### What to work on
Reproduce every entry exactly, without alteration.

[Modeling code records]
----

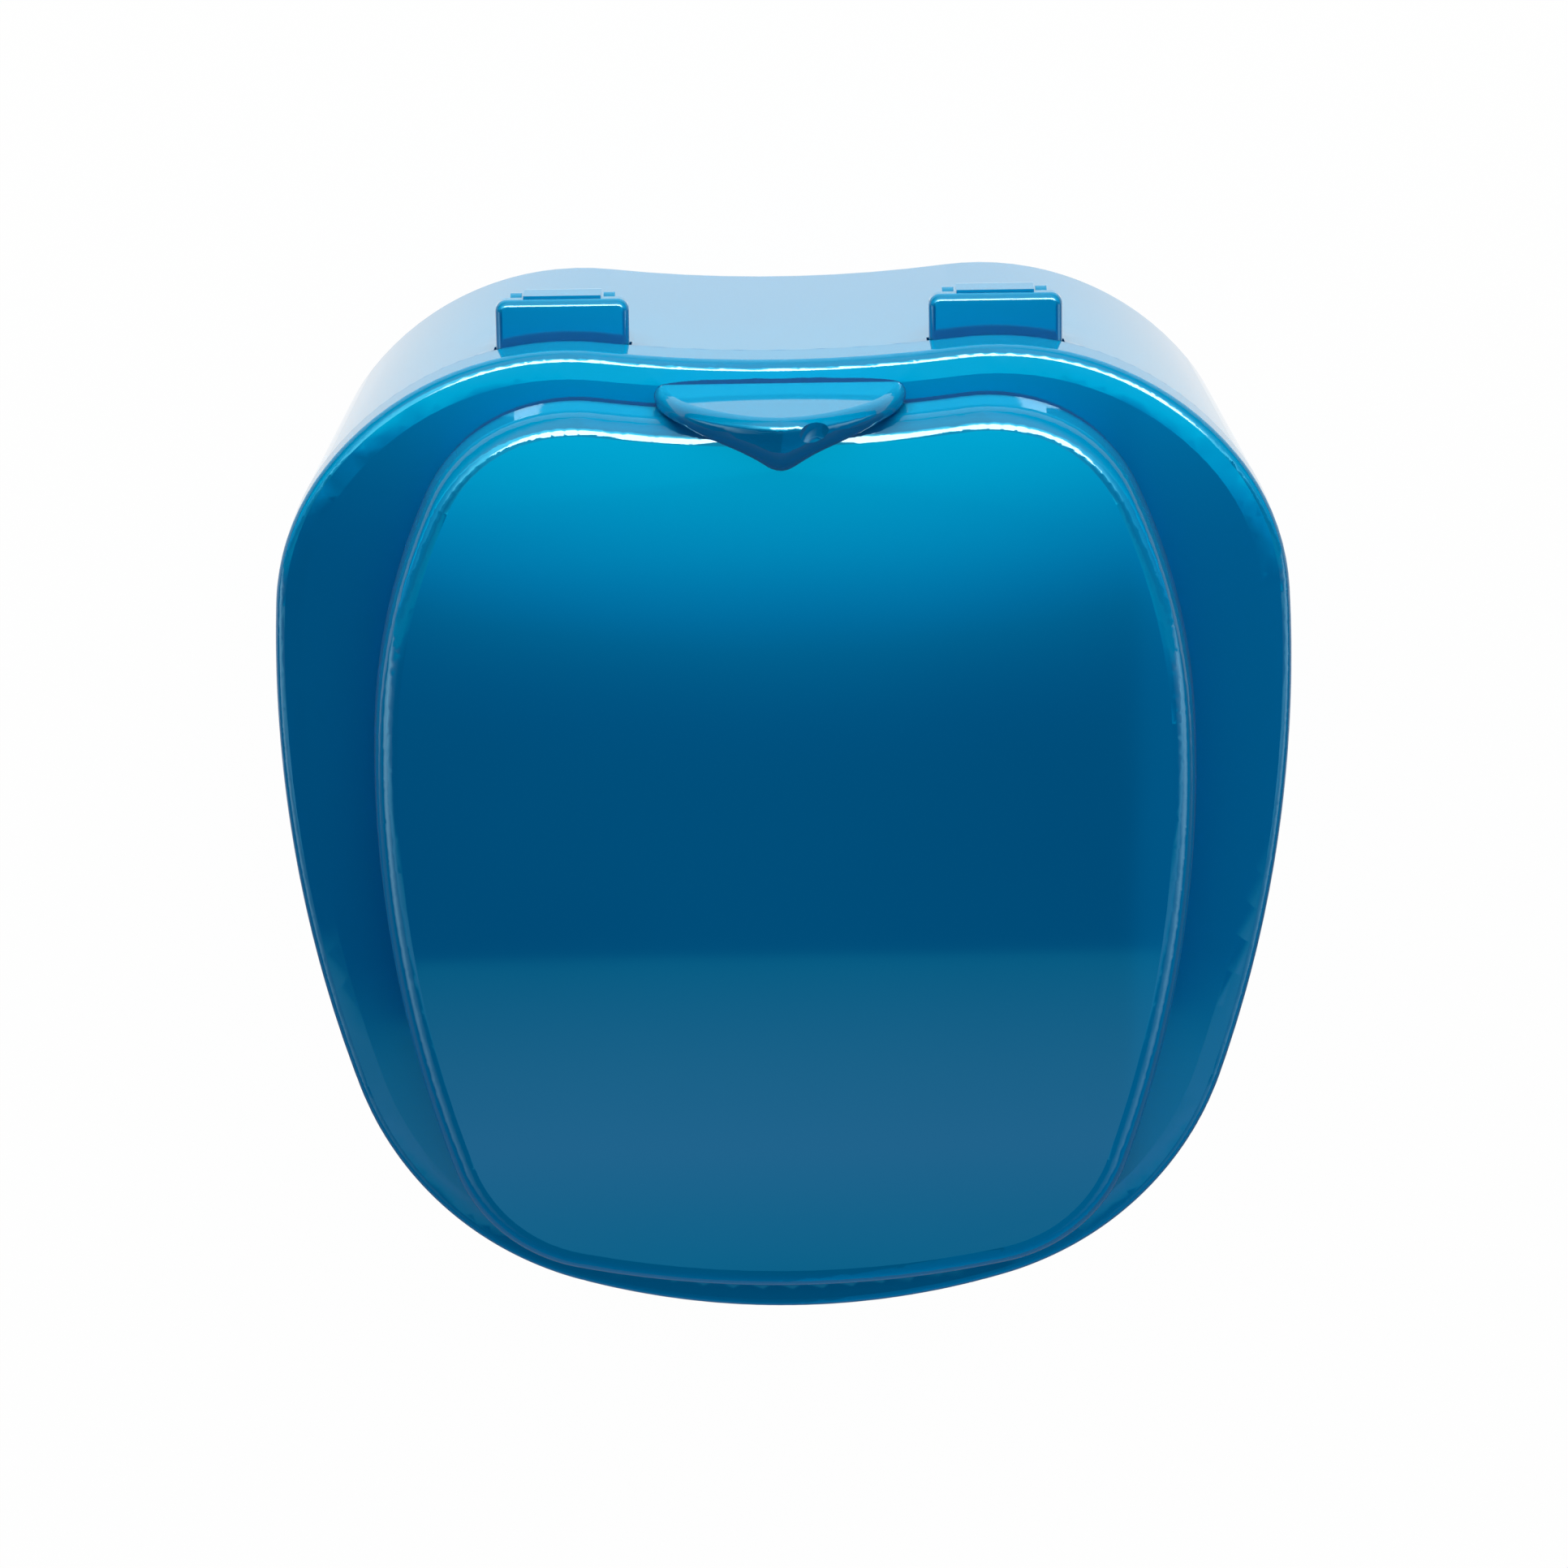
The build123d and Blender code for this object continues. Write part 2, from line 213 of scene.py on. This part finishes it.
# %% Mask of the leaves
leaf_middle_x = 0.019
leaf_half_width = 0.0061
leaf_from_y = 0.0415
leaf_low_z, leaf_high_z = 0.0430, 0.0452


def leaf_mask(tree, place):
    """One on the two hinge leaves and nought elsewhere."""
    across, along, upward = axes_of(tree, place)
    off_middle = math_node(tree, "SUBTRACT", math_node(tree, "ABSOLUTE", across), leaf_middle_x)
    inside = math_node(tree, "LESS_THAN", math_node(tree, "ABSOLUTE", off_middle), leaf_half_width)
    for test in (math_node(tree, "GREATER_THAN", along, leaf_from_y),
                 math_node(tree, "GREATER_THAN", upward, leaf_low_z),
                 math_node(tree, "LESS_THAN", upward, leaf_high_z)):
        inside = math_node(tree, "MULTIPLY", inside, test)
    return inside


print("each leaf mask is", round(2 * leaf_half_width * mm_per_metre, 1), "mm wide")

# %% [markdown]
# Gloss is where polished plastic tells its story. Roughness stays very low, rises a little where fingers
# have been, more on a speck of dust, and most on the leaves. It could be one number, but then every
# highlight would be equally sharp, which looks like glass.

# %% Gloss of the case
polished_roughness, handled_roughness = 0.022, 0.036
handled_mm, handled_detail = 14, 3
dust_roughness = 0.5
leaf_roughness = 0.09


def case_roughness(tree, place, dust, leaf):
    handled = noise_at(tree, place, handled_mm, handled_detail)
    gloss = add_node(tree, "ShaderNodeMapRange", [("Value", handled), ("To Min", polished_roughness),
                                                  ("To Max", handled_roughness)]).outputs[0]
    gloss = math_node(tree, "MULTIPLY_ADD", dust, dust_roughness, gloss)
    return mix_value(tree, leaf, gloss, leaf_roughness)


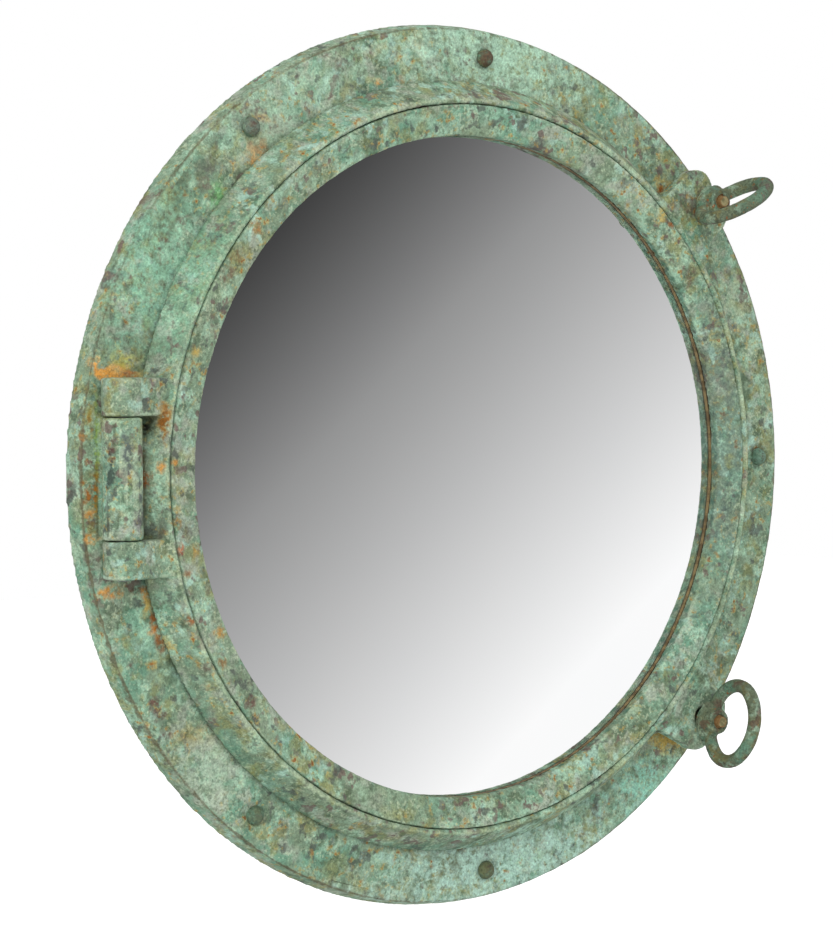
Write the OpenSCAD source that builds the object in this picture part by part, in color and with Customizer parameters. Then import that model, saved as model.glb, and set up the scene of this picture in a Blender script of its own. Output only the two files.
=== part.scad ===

----

### Response to the exercise
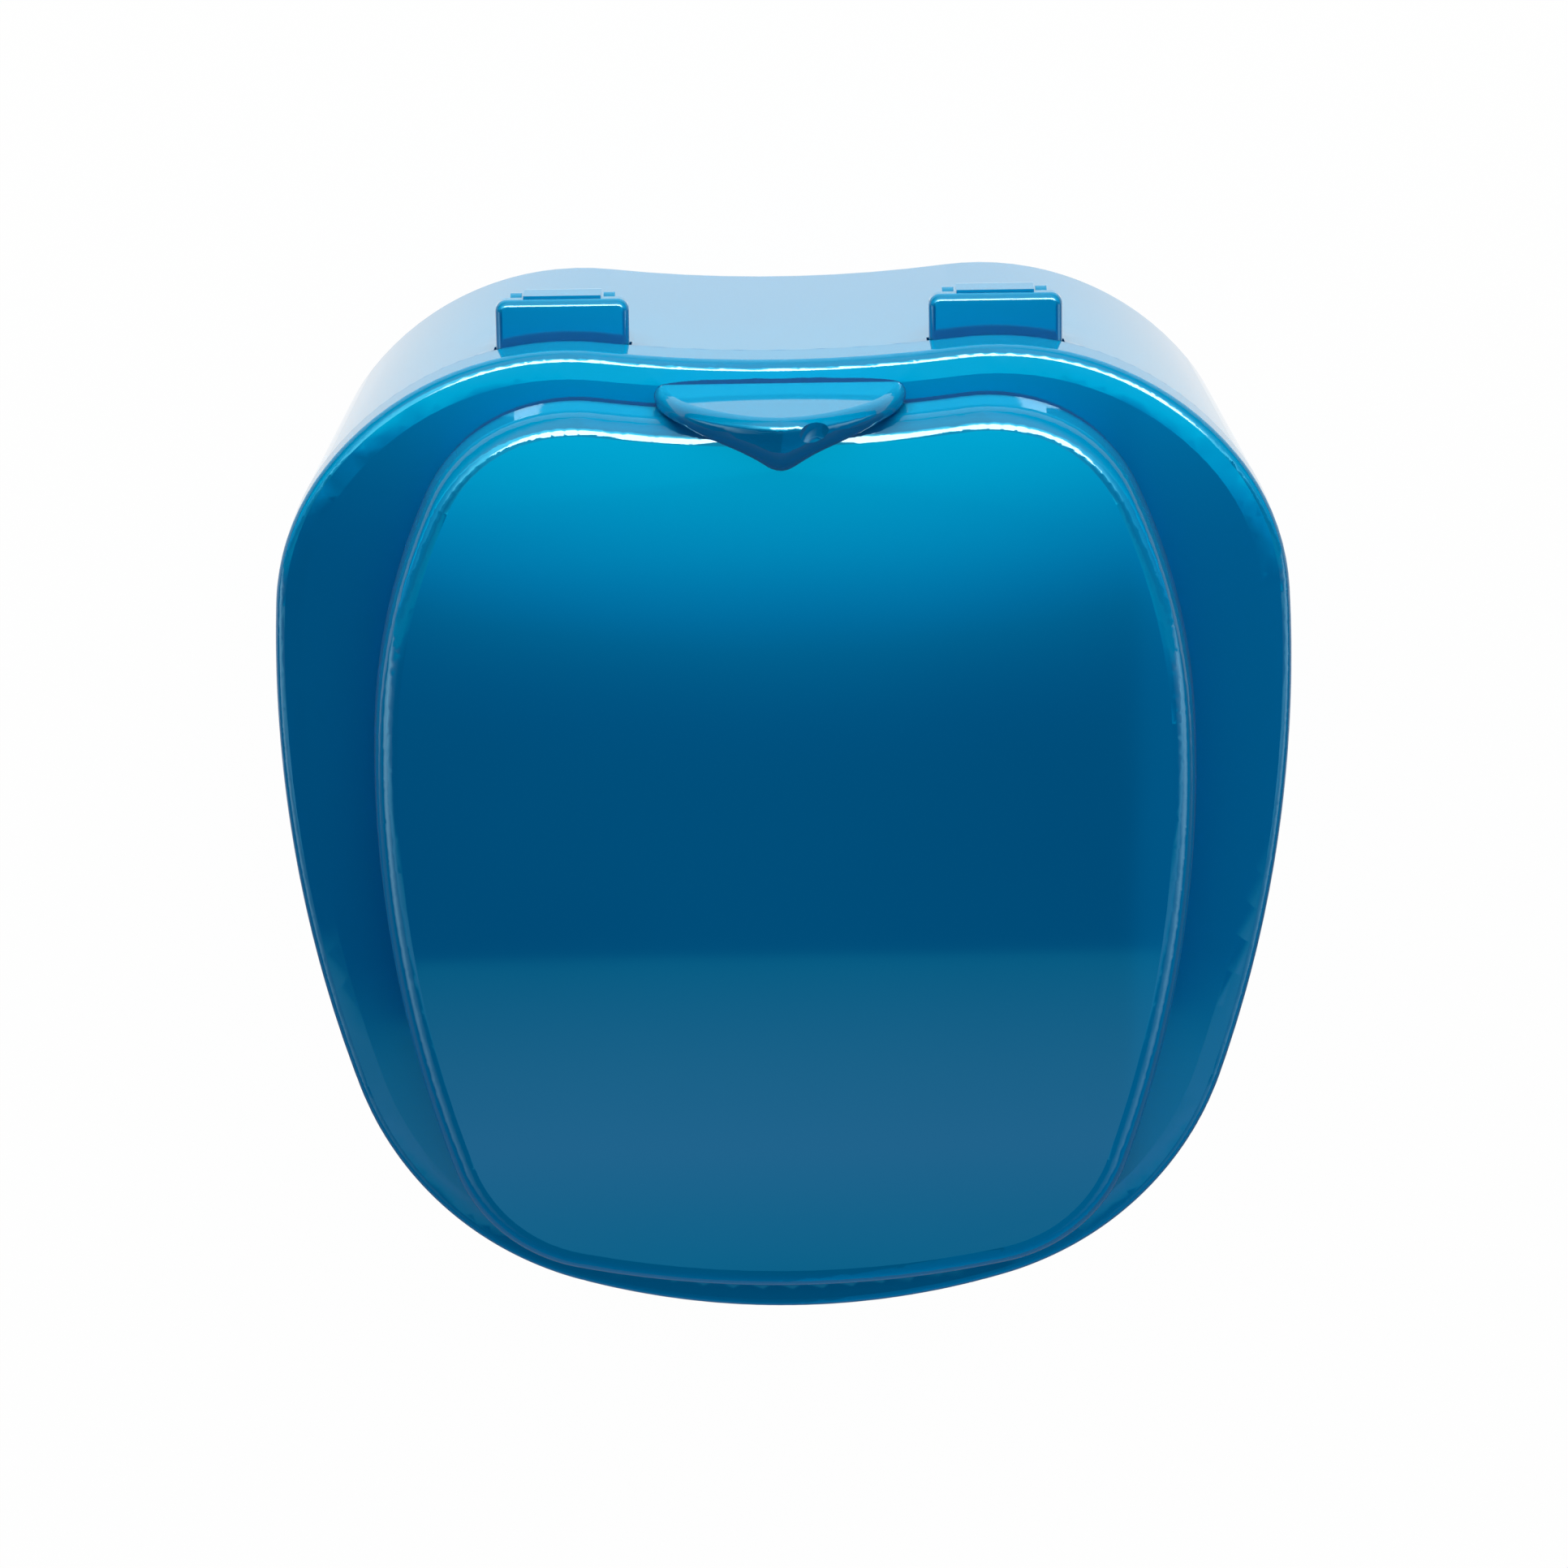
The build123d and Blender code for this object continues. Write part 2, from line 213 of scene.py on. This part finishes it.
# %% Mask of the leaves
leaf_middle_x = 0.019
leaf_half_width = 0.0061
leaf_from_y = 0.0415
leaf_low_z, leaf_high_z = 0.0430, 0.0452


def leaf_mask(tree, place):
    """One on the two hinge leaves and nought elsewhere."""
    across, along, upward = axes_of(tree, place)
    off_middle = math_node(tree, "SUBTRACT", math_node(tree, "ABSOLUTE", across), leaf_middle_x)
    inside = math_node(tree, "LESS_THAN", math_node(tree, "ABSOLUTE", off_middle), leaf_half_width)
    for test in (math_node(tree, "GREATER_THAN", along, leaf_from_y),
                 math_node(tree, "GREATER_THAN", upward, leaf_low_z),
                 math_node(tree, "LESS_THAN", upward, leaf_high_z)):
        inside = math_node(tree, "MULTIPLY", inside, test)
    return inside


print("each leaf mask is", round(2 * leaf_half_width * mm_per_metre, 1), "mm wide")

# %% [markdown]
# Gloss is where polished plastic tells its story. Roughness stays very low, rises a little where fingers
# have been, more on a speck of dust, and most on the leaves. It could be one number, but then every
# highlight would be equally sharp, which looks like glass.

# %% Gloss of the case
polished_roughness, handled_roughness = 0.022, 0.036
handled_mm, handled_detail = 14, 3
dust_roughness = 0.5
leaf_roughness = 0.09


def case_roughness(tree, place, dust, leaf):
    handled = noise_at(tree, place, handled_mm, handled_detail)
    gloss = add_node(tree, "ShaderNodeMapRange", [("Value", handled), ("To Min", polished_roughness),
                                                  ("To Max", handled_roughness)]).outputs[0]
    gloss = math_node(tree, "MULTIPLY_ADD", dust, dust_roughness, gloss)
    return mix_value(tree, leaf, gloss, leaf_roughness)


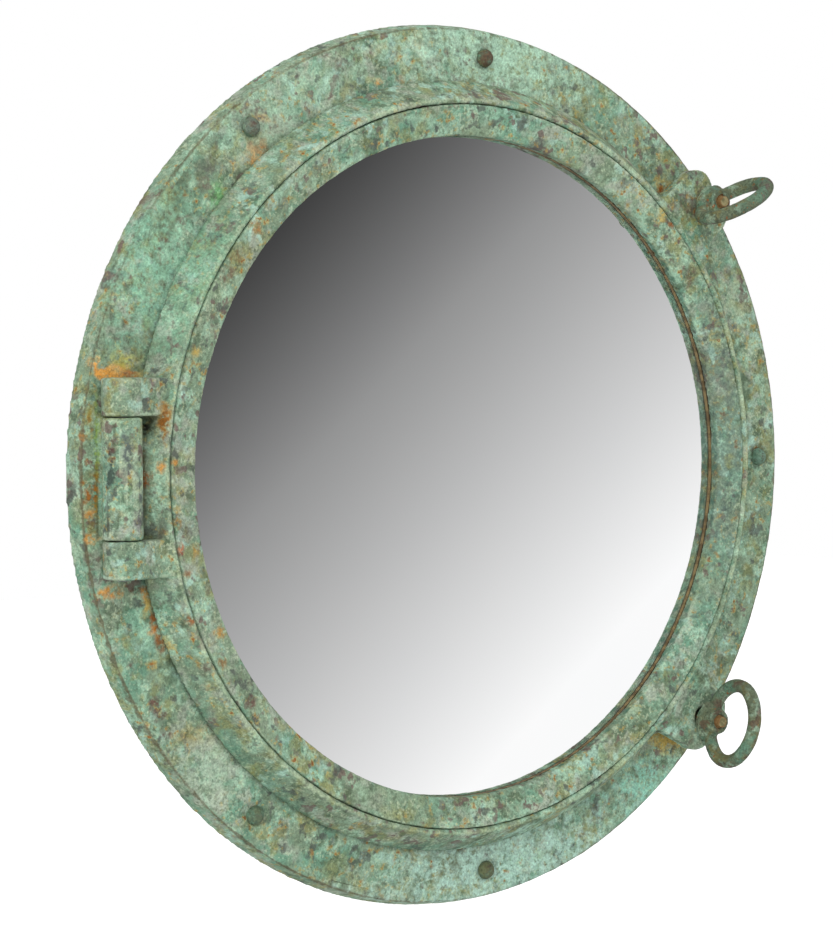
Write the OpenSCAD source that builds the object in this picture part by part, in color and with Customizer parameters. Then import that model, saved as model.glb, and set up the scene of this picture in a Blender script of its own. Output only the two files.
=== part.scad ===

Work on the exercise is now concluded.